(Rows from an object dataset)
───
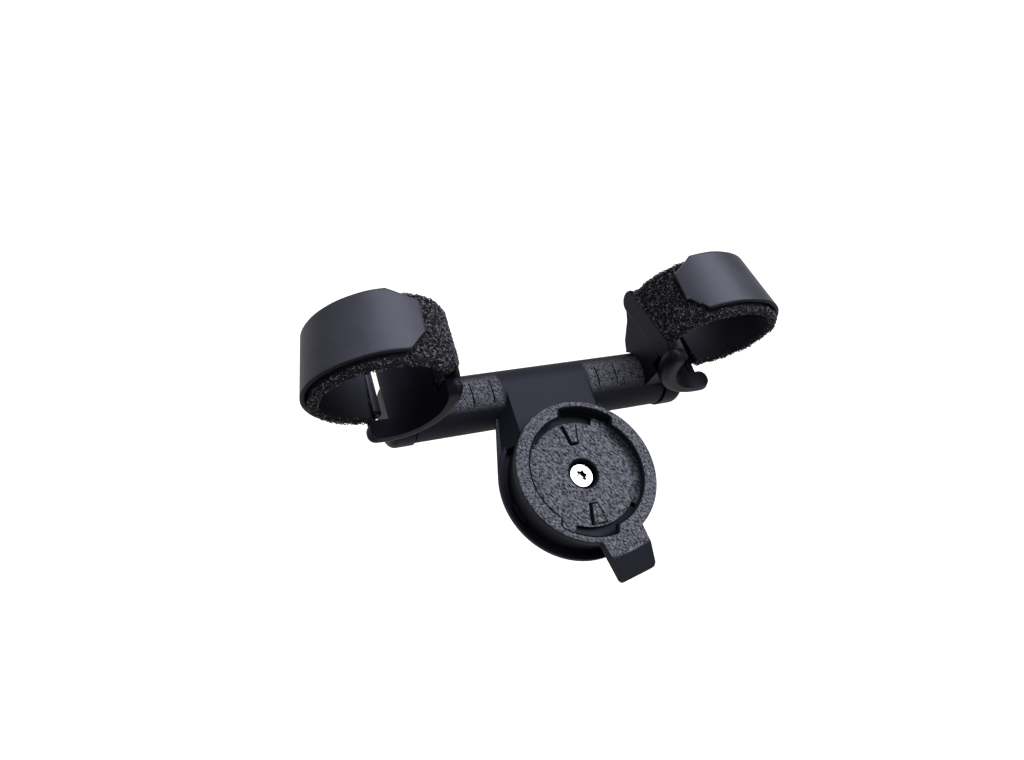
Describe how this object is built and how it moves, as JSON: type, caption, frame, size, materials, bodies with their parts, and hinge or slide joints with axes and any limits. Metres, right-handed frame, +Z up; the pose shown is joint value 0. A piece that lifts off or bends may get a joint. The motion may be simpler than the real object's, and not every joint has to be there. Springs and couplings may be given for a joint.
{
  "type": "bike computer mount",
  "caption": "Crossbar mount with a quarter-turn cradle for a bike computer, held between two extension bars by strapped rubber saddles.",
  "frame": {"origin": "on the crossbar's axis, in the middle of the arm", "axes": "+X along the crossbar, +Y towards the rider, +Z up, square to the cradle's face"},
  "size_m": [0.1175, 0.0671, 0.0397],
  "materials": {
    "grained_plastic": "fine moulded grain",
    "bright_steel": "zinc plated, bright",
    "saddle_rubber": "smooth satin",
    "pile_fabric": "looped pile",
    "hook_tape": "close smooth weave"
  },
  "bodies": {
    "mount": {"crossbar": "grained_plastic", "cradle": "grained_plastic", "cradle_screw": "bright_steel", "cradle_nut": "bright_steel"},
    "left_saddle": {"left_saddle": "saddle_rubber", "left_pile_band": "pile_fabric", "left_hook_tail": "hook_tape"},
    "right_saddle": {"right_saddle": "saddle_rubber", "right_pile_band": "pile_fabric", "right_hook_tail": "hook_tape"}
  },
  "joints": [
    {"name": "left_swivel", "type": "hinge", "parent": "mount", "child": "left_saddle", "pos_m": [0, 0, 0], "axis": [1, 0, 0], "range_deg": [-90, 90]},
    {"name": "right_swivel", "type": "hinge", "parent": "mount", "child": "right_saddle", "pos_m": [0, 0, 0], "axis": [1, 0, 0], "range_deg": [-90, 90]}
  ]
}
───
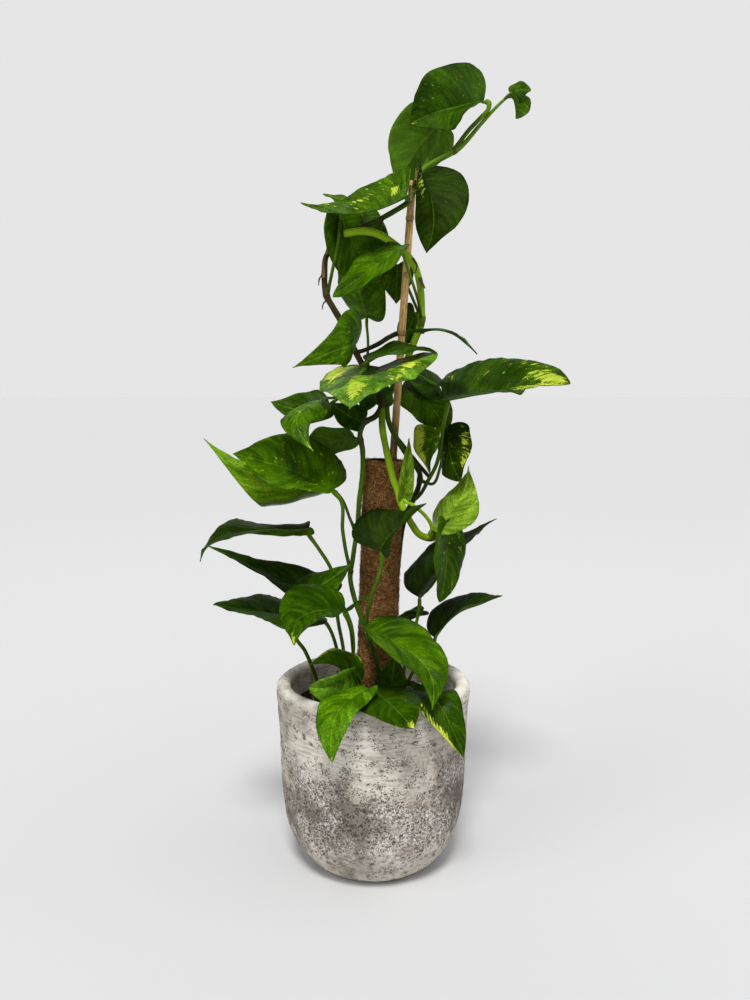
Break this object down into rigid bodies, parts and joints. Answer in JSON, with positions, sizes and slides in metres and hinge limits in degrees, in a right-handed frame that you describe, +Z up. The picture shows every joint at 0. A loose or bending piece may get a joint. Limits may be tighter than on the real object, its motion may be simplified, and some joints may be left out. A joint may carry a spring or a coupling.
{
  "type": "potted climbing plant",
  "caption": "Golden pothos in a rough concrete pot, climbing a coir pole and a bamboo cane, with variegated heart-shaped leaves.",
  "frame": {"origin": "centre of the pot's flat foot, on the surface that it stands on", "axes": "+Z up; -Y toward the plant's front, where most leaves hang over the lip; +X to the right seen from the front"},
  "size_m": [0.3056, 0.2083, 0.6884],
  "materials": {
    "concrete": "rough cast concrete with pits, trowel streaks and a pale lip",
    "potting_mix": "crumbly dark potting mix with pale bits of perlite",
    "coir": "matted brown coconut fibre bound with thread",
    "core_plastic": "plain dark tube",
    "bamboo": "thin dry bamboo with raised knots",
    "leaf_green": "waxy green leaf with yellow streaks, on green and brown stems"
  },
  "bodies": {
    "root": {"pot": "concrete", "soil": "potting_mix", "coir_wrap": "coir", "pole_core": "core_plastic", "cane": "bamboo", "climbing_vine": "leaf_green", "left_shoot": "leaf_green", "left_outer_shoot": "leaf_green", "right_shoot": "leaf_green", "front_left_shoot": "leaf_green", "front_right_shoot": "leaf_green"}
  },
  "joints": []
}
───
Exercise prompt
Extract every line from the records above that contains the word "bodies".

Answer to this exercise
Describe how this object is built and how it moves, as JSON: type, caption, frame, size, materials, bodies with their parts, and hinge or slide joints with axes and any limits. Metres, right-handed frame, +Z up; the pose shown is joint value 0. A piece that lifts off or bends may get a joint. The motion may be simpler than the real object's, and not every joint has to be there. Springs and couplings may be given for a joint.
  "bodies": {
Break this object down into rigid bodies, parts and joints. Answer in JSON, with positions, sizes and slides in metres and hinge limits in degrees, in a right-handed frame that you describe, +Z up. The picture shows every joint at 0. A loose or bending piece may get a joint. Limits may be tighter than on the real object, its motion may be simplified, and some joints may be left out. A joint may carry a spring or a coupling.
  "bodies": {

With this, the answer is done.